I think you deserve a Lexus or Mercedes now!


----------



## JLC52315

Alright gunsmoke your dead lol why is my face on here ?


----------



## JLC52315

Haute Pursuit said:


> I think you deserve a Lexus or Mercedes now!


Haha thanks but I love my camaro to much


----------



## essayons75

JLC52315 said:


> Alright gunsmoke your dead lol why is my face on here ?


h:


----------



## gunsmoke11

My unicorn!


----------



## gunsmoke11

.


----------



## leadhead10

gunsmoke11 said:


> Thats right!


Dude you did good!! As for the boat.. I cant wait to see it out on the water!


----------



## essayons75

I think you did find a unicorn. Congrats to you both! My wife and I got married about your age and next May will be 25 years....maybe I'll get a Shoalwater then.


----------



## gunsmoke11

leadhead10 said:


> Dude you did good!! As for the boat.. I cant wait to see it out on the water!

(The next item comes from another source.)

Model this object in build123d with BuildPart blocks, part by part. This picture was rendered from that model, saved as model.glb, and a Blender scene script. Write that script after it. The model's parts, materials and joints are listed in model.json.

Thanks man I had to get on your level with that new haynie you just got! should be on the lake some time tomorrow afternoon for a bit for johns bday.


----------



## leadhead10

gunsmoke11 said:


> Thanks man I had to get on your level with that new haynie you just got! should be on the lake some time tomorrow afternoon for a bit for johns bday.

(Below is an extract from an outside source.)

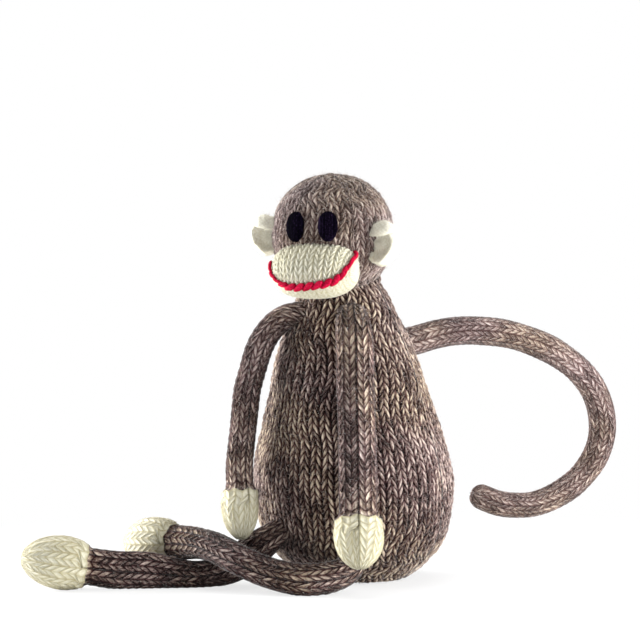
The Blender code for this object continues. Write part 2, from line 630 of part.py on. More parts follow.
def main():
    """Build every piece."""
    for old in list(bpy.data.objects):
        bpy.data.objects.remove(old)
    brown = material("brown_yarn", (0.155, 0.118, 0.105), 0.95)
    cream = material("cream_yarn", (0.62, 0.58, 0.45), 0.95)
    red = material("red_yarn", (0.38, 0.01, 0.045), 0.9)
    dark = material("dark_yarn", (0.01, 0.009, 0.018), 0.6)
    filling = material("stuffing", (0.8, 0.8, 0.78), 1.0)
    wire_metal = material("wire_steel", (0.5, 0.5, 0.5), 0.35, 1.0)

    body, body_stuffing = make_body(brown, filling)
    make_head(brown, filling)
    make_muzzle(cream, red, filling)
    make_eye("eye_right", -EYE_TURN_DEG, dark)
    make_eye("eye_left", EYE_TURN_DEG, dark)
    make_ear("ear_right", -EAR_TURN_DEG, EAR_RIGHT_LIFT_DEG, cream)
    make_ear("ear_left", EAR_TURN_DEG, EAR_LEFT_LIFT_DEG, cream)

    head_seat = head_solid("head_seat_cutter", GAP, brown, rows=23)
    side, back = square_frame(NECK_AXIS)
    ring_seat = torus("neck_ring_cutter", neck_ring_centre(), side, back, NECK_RING_RADIUS,
                      NECK_YARN_RADIUS + GAP, HEAD_SIDES, brown)
    for piece in (body, body_stuffing):
        cut(piece, head_seat)
        cut(piece, ring_seat)

    hand_sizes = (HAND_LENGTH, HAND_HALF_WIDTH, HAND_HALF_THICKNESS)
    foot_sizes = (FOOT_LENGTH, FOOT_RADIUS, FOOT_RADIUS)
    limbs = (
        ("arm_right", "hand_right", arm_limb(ARM_RIGHT_ROWS, SHOULDER_RIGHT_TURN_DEG), hand_sizes),
        ("arm_left", "hand_left", arm_limb(ARM_LEFT_ROWS, SHOULDER_LEFT_TURN_DEG), hand_sizes),
        ("leg_right", "foot_right", leg_limb(LEG_RIGHT_ROWS, HIP_RIGHT_HEIGHT, HIP_RIGHT_TURN_DEG),
         foot_sizes),
        ("leg_left", "foot_left", leg_limb(LEG_LEFT_ROWS, HIP_LEFT_HEIGHT, HIP_LEFT_TURN_DEG),
         foot_sizes),
    )
    tail = tail_limb()
    make_tail(tail, brown, filling, wire_metal)
    seats = [("tail", tail)]
    for cover_name, mitt_name, limb, sizes in limbs:
        make_limb(limb, cover_name, mitt_name, sizes, brown, cream, filling)
        seats.append((cover_name, limb))
    for name, limb in seats:
        cut(body, limb.seat_cutter(name + "_seat_cutter", brown))


main()
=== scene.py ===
"""The looks of a hand-knitted sock monkey doll that sits with its legs crossed.

Every cover is a sheet of stockinette worked out on a grid: columns of V stitches run along
each form, and each leg of a V is a rounded strand of yarn. Short loose fibres grow from the
covers. The sizes are in metres, the doll faces -Y, and the origin is the middle of its seat.
"""
import logging
import math
from dataclasses import dataclass, field, replace
from enum import Enum
from typing import Callable, Sequence

import bpy
import numpy as np
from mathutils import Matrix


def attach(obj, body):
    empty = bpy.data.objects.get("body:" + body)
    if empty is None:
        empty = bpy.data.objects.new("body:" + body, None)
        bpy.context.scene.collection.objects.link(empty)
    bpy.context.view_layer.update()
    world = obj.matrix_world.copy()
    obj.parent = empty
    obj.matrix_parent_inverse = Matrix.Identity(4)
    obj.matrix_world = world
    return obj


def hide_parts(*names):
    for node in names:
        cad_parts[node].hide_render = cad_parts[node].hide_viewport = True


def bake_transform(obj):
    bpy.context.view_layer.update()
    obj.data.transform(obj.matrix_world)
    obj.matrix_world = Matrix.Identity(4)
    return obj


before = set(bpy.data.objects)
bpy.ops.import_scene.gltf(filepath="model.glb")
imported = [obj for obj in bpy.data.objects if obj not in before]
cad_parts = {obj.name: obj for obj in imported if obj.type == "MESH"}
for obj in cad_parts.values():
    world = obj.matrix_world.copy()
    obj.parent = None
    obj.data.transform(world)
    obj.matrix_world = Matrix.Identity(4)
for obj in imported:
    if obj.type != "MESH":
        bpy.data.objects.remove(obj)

Array = np.ndarray
UP = np.array([0.0, 0.0, 1.0])
LOG = logging.getLogger("doll")


# Small geometry


def unit(vector: Array) -> Array:
    """The vector, or each row of vectors, at length one."""
    vector = np.asarray(vector, float)
    return vector / np.maximum(np.linalg.norm(vector, axis=-1, keepdims=True), 1e-12)


def level_direction(turn_deg: float) -> Array:
    """The level direction at a turn from the front towards the doll's left."""
    turn = math.radians(turn_deg)
    return np.array([math.sin(turn), -math.cos(turn), 0.0])


def smooth_route(points: Sequence, steps: int) -> Array:
    """The points of a Catmull-Rom curve through the given points.

    Each span is the cubic whose slope at a point is half the step between its neighbours.

    Args:
        points: The points that the curve passes through.
        steps: The number of equal steps in each span.

    Returns:
        One row for each point of the curve.
    """
    points = np.asarray(points, float)
    ends = 2.0 * points[[0, -1]] - points[[1, -2]]
    knots = np.vstack([ends[:1], points, ends[1:]])
    share = (np.arange(steps) / steps)[None, :, None]
    a, b, c, d = (knots[k:len(knots) - 3 + k, None, :] for k in range(4))
    bend = (2.0 * a - 5.0 * b + 4.0 * c - d) * share ** 2
    twist = (3.0 * b - a - 3.0 * c + d) * share ** 3
    spans = (2.0 * b + (c - a) * share + bend + twist) / 2.0
    return np.vstack([spans.reshape(-1, points.shape[1]), points[-1:]])


def smoothstep(share: Array) -> Array:
    """The share eased in and out, 3 s^2 - 2 s^3, and clipped to 0 and 1."""
    share = np.clip(share, 0.0, 1.0)
    return share * share * (3.0 - 2.0 * share)


def wobble(points: Array, wavelength: float, seed: int) -> Array:
    """A smooth wander from -1 to 1: the mean of six sine waves in fixed random directions.

    Args:
        points: Places in space.
        wavelength: The middle length of the waves.
        seed: The start of the random directions and phases.

    Returns:
        One value for each place.
    """
    rng = np.random.default_rng(seed)
    waves = unit(rng.normal(size=(6, 3))) * (2.0 * math.pi / wavelength)
    waves *= rng.uniform(0.6, 1.5, size=(6, 1))
    phase = rng.uniform(0.0, 2.0 * math.pi, 6)
    return np.sin(points @ waves.T + phase).mean(axis=-1) * 1.8


def make_object(name: str, points: Array, corners: Array, uv: Array | None = None,
                values: dict[str, Array] | None = None) -> bpy.types.Object:
    """A smooth shaded object of triangles, after points in one place are merged.

    Two triangles that then have the same three points are a fold without thickness, and go.

    Args:
        name: The object's name.
        points: Places, one row each.
        corners: Three point numbers for each triangle, seen counterclockwise from outside.
        uv: A pair of coordinates for each corner of each triangle.
        values: Named numbers for the points.

    Returns:
        The new object, linked to the scene.
    """
    points = np.asarray(points, float).reshape(-1, 3)
    _, first, place = np.unique(np.round(points * 2e6).astype(np.int64), axis=0,
                                return_index=True, return_inverse=True)
    corners = place.reshape(-1)[corners]
    whole = ((corners[:, 0] != corners[:, 1]) & (corners[:, 1] != corners[:, 2])
             & (corners[:, 2] != corners[:, 0]))
    whole = np.flatnonzero(whole)
    _, earliest, group, shared = np.unique(np.sort(corners[whole], axis=1), axis=0, return_index=True,
                                           return_inverse=True, return_counts=True)
    odd = np.zeros(len(whole), bool)
    odd[earliest] = True
    whole = whole[odd & (shared[group.reshape(-1)] % 2 == 1)]
    corners = corners[whole]
    mesh = bpy.data.meshes.new(name)
    mesh.from_pydata(points[first], [], corners)
    mesh.shade_smooth()
    if uv is not None:
        layer = mesh.uv_layers.new(name="strand")
        layer.data.foreach_set("uv", uv[whole].astype(np.float32).ravel())
    for key, numbers in (values or {}).items():
        attribute = mesh.attributes.new(key, "FLOAT", "POINT")
        attribute.data.foreach_set("value", numbers.reshape(-1)[first].astype(np.float32))
    made = bpy.data.objects.new(name, mesh)
    bpy.context.collection.objects.link(made)
    return made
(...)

Hah you were already there with the last rig you had! Im at work for another 2 weeks. Hopefully we can all meet up sometime when I get back.


----------



## Fish fur

I notice the top of her head cut off from the pic she don't wanna show off the horn.


----------



## T_rout

sgrem said:


> ....its a unicorn....
> ...or a dude....


Hahahaha!!!


----------



## FishingGramps

*Jealous LOL*

Gunsmoke, I'm jealous as hell and I don't care if my wife reads this. hahahaha Best of Luck to you both and ... smoke, you've got a keeper! Congrats to you both


----------



## N2Fowl

Fine job on both of them good lookin items! I also work shift work and my wife hates long changes new toys atleast once a month. We have been married 1yr now and is the best thang ever good luck on the wedding and marriage life is great brotha when you get a women like you got, trust me i know! now yall go enjoy the toys and go catch some feech and post pics!


----------



## reelthreat

Fish fur said:


> I notice the top of her head cut off from the pic she don't wanna show off the horn.

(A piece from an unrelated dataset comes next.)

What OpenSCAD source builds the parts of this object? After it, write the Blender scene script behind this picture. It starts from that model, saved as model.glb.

It's not cut off, just a flat spot for your beer.


----------



## Dukman

JLC52315 said:


> ..... Also, He can buy anything he wants whenever he wants before or after the I do lol.
> I got this ring because he knows I don't stand between a man and his toys


LOL, as if no man has ever heard those words before. Hope you're one of the ones to make it work "till death do you part". Do us a favor and bump this thread in say 15-20 years. 

Sweet sled.


----------



## Jeff SATX

the first thing to go is always the boat, say it ain't so!


----------



## JLC52315

Jeff SATX said:


> the first thing to go is always the boat, say it ain't so!


Ill def say it aint so lol
Boat isnt going anywhere


----------



## Jeff SATX

just giving you guys a hard time, congrats on the future nuptials.


----------



## JLC52315

Jeff SATX said:


> just giving you guys a hard time, congrats on the future nuptials.


Haha that boat is our #1 and thanks!


----------



## Maybe Someday

Wasnt gunsmoke just trying to sell that boat in the classifieds?


----------



## JLC52315

Maybe Someday said:


> Wasnt gunsmoke just trying to sell that boat in the classifieds?


Yep hes got his eyes on some SCBs this time!
When I said boat isnt going anywhere I meant we wont get rid of one all together we will have A boat at all times


----------



## Maybe Someday

Well Hellll! All i can say is he better not screw up.


----------



## JLC52315

Maybe Someday said:


> Well Hellll! All i can say is he better not screw up.


screw up? whatcha mean?


----------



## Maybe Someday

I mean pisss you off to the point of you telling him to get out and you get to keep the boat. Let me guess hes looking at that wet sound demo SCB.


----------



## Spirit

JLC52315 said:


> opps **prop. typed to fast and put prob... Also, He can buy anything he wants whenever he wants before or after the I do lol.
> I got this ring because he knows I don't stand between a man and his toys





Dukman said:


> LOL, as if no man has ever heard those words before. Hope you're one of the ones to make it work "till death do you part". Do us a favor and bump this thread in say 15-20 years.
> 
> Sweet sled.


Thats what I said before marriage and in 34 years .. well, 33 3/4 years .. I've never once discouraged him or told him no to any toy .. not one single time. Skiing, windsurfing, sailing, r/c, fishing, woodworking, tractors ... lol ... the one with the most toys, wins!


----------



## JLC52315

Maybe Someday said:


> I mean pisss you off to the point of you telling him to get out and you get to keep the boat. Let me guess hes looking at that wet sound demo SCB.


No Comment haha You seem to know him a little bit lol the boy DEF loves toys
Not to sure which SCB hes got a couple hes interested in.
This is his newest addition:


----------



## Blk Jck 224

JLC52315 said:


> No Comment haha You seem to know him a little bit lol the boy DEF loves toys
> 
> Perhaps Debt Also.....


----------



## Maybe Someday

Perhaps but we will never know.


----------



## JLC52315

Not when you bust your *** at work and save and budget your money you shall be just fine


----------



## Jamie_Lee

JLC52315 said:


> Not when you bust your *** at work and save and budget your money you shall be just fine


and then the babies come.......then all that hard work and bustin' rear ends and budgeting doesn't get to go to toys anymore! (well not like it used to at least)


----------



## capt. david

Meet these young adults and his friend Saturday at the marina. Pleasure to know there still some respectful young adults in this world.


----------



## letsgofishbro

Ronn those pics don't do her any justice come on now.


----------



## gunsmoke11

capt. david said:


> Meet these young adults and his friend Saturday at the marina. Pleasure to know there still some respectful young adults in this world.


Thank you. Im glad we got to help out!


----------



## gunsmoke11

letsgofishbro said:


> Ronn those pics don't do her any justice come on now.


Haha do who justice jenn?


----------



## Rodster71

Sweet rig


----------